The previously classified Geosynchronous Space Situational
Awareness Program (GSSAP) will supplement ground-based radars and
optical telescopes in tracking thousands of pieces of debris so
orbital collisions can be avoided, General William Shelton said at
the Air Force Association meeting in Orlando on Friday.
He called it a "neighborhood watch program" that will provide a more
detailed perspective on space activities. He said the satellites,
scheduled to be launched this year, also will be used to ferret out
potential threats from other spacecraft.
The program "will bolster our ability to discern when adversaries
attempt to avoid detection and to discover capabilities they may
have which might be harmful to our critical assets at these higher
altitudes," Shelton said in the speech, which also was posted on the
Air Force Association's website.
The two-satellite network, built by Orbital Sciences Corp will drift
around the orbital corridor housing much of the world's
communications satellites and other spacecraft.
The Air Force currently tracks about 23,000 pieces of orbiting
debris bigger than about 4 inches. These range from old rocket
bodies to the remains of an exploded Chinese satellite.
The Air Force released a fact sheet emphasizing the program's
debris-monitoring abilities.

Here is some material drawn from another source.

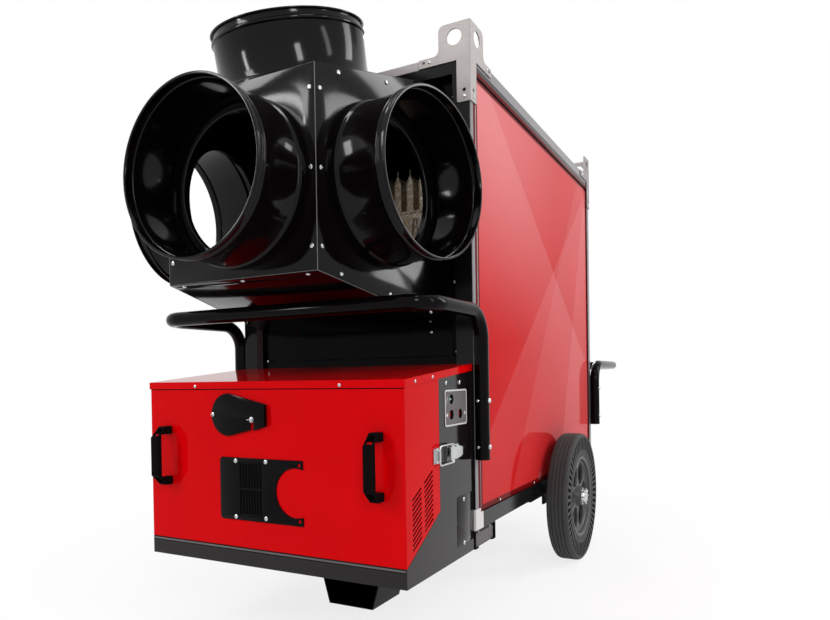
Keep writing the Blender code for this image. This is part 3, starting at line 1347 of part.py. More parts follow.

Brian Weeden, technical advisor with
the Washington-based Secure World Foundation, said the U.S. military
already has a satellite in a better position to do that job.
"I think the (Obama) Administration is being more honest when it
says that it declassified this program to try and deter attacks on
U.S. satellites," in geostationary, or GEO, orbits located about
23,000 miles above Earth, Weeden wrote in an email to Reuters.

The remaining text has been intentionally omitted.